— Begin —

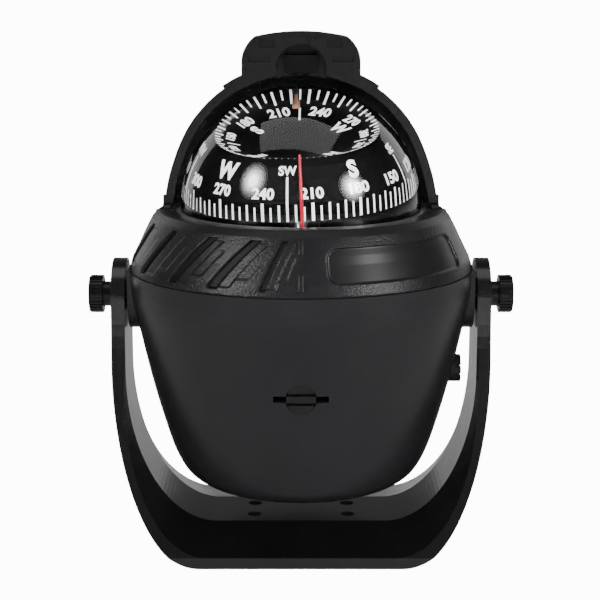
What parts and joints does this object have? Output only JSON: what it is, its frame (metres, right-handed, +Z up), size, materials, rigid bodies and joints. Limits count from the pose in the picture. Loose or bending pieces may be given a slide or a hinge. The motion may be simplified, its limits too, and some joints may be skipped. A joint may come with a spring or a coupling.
{
  "type": "binnacle compass",
  "caption": "Domed liquid-filled compass with a drum card, a tilting hood and correction adjusters, hung between the arms of a flared U bracket.",
  "frame": {"origin": "centre of the bracket base's underside", "axes": "+Z up, +X along the tilt axis towards the side adjuster, -Y towards the user who reads the card"},
  "size_m": [0.105, 0.0848, 0.1266],
  "materials": {
    "satin_black": "satin moulded plastic",
    "grained_black": "fine grained moulded plastic",
    "inner_black": "matte moulded plastic",
    "card_black": "smooth matte",
    "white_float": "smooth",
    "clear_acrylic": "clear polished",
    "lamp_lens": "translucent",
    "black_rubber": "matte",
    "bright_steel": "nickel plated",
    "brass": "turned",
    "lead_grey": "plain",
    "red_lubber": "gloss paint",
    "tan_lubber": "satin"
  },
  "bodies": {
    "bracket": {"bracket": "satin_black"},
    "bowl": {"bowl": "satin_black", "collar": "grained_black", "dome": "clear_acrylic", "dome_seal": "black_rubber", "dome_gasket": "black_rubber", "capsule": "inner_black", "clamp_ring": "inner_black", "clamp_screws": "bright_steel", "diaphragm": "black_rubber", "diaphragm_ring": "inner_black", "filler_plug": "brass", "threaded_inserts": "brass", "friction_washers": "inner_black", "adjuster_block": "inner_black", "wire_grommet": "black_rubber", "hood_pins": "bright_steel", "gimbal_pins": "bright_steel"},
    "hood": {"hood": "satin_black", "lamp_holder": "inner_black", "lamp_lens": "lamp_lens"},
    "gimbal_ring": {"gimbal_ring": "inner_black"},
    "yoke": {"yoke": "inner_black", "yoke_pins": "bright_steel", "counterweight": "lead_grey", "pivot_post": "bright_steel", "front_lubber": "red_lubber", "rear_lubber": "tan_lubber"},
    "card": {"card_dial": "card_black", "card_skirt": "card_black", "card_float": "white_float", "jewel_cup": "brass", "card_magnets": "lead_grey"},
    "left_knob": {"left_knob": "satin_black", "left_stud": "bright_steel"},
    "right_knob": {"right_knob": "satin_black", "right_stud": "bright_steel"},
    "front_adjuster": {"front_adjuster": "inner_black", "front_magnet": "lead_grey"},
    "side_adjuster": {"side_adjuster": "inner_black", "side_magnet": "lead_grey"}
  },
  "joints": [
    {"name": "bowl_tilt", "type": "hinge", "parent": "bracket", "child": "bowl", "pos_m": [0, 0, 0.062], "axis": [1, 0, 0], "range_deg": [-90, 90]},
    {"name": "hood_tilt", "type": "hinge", "parent": "bowl", "child": "hood", "pos_m": [0, 0, 0.0826], "axis": [1, 0, 0], "range_deg": [0, 70]},
    {"name": "gimbal_pitch", "type": "hinge", "parent": "bowl", "child": "gimbal_ring", "pos_m": [0, 0, 0.08], "axis": [1, 0, 0], "range_deg": [-12, 12]},
    {"name": "gimbal_roll", "type": "hinge", "parent": "gimbal_ring", "child": "yoke", "pos_m": [0, 0, 0.08], "axis": [0, 0.9987, 0.0506], "range_deg": [-12, 12]},
    {"name": "card_turn", "type": "hinge", "parent": "yoke", "child": "card", "pos_m": [0, 0, 0.08], "axis": [-0.0419, -0.0505, 0.9978], "continuous": true},
    {"name": "left_knob_turn", "type": "hinge", "parent": "bowl", "child": "left_knob", "pos_m": [-0.05, 0, 0.062], "axis": [-1, 0, 0], "range_deg": [0, 720]},
    {"name": "right_knob_turn", "type": "hinge", "parent": "bowl", "child": "right_knob", "pos_m": [0.05, 0, 0.062], "axis": [1, 0, 0], "range_deg": [0, 720]},
    {"name": "front_adjuster_turn", "type": "hinge", "parent": "bowl", "child": "front_adjuster", "pos_m": [0, -0.036, 0.0447], "axis": [0, -1, 0], "continuous": true},
    {"name": "side_adjuster_turn", "type": "hinge", "parent": "bowl", "child": "side_adjuster", "pos_m": [0.038, 0, 0.043], "axis": [1, 0, 0], "continuous": true}
  ]
}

— End —

# What is asked:
Your task is to pick out every line with the string "frame" and copy it.

# Solution below:
What parts and joints does this object have? Output only JSON: what it is, its frame (metres, right-handed, +Z up), size, materials, rigid bodies and joints. Limits count from the pose in the picture. Loose or bending pieces may be given a slide or a hinge. The motion may be simplified, its limits too, and some joints may be skipped. A joint may come with a spring or a coupling.
  "frame": {"origin": "centre of the bracket base's underside", "axes": "+Z up, +X along the tilt axis towards the side adjuster, -Y towards the user who reads the card"},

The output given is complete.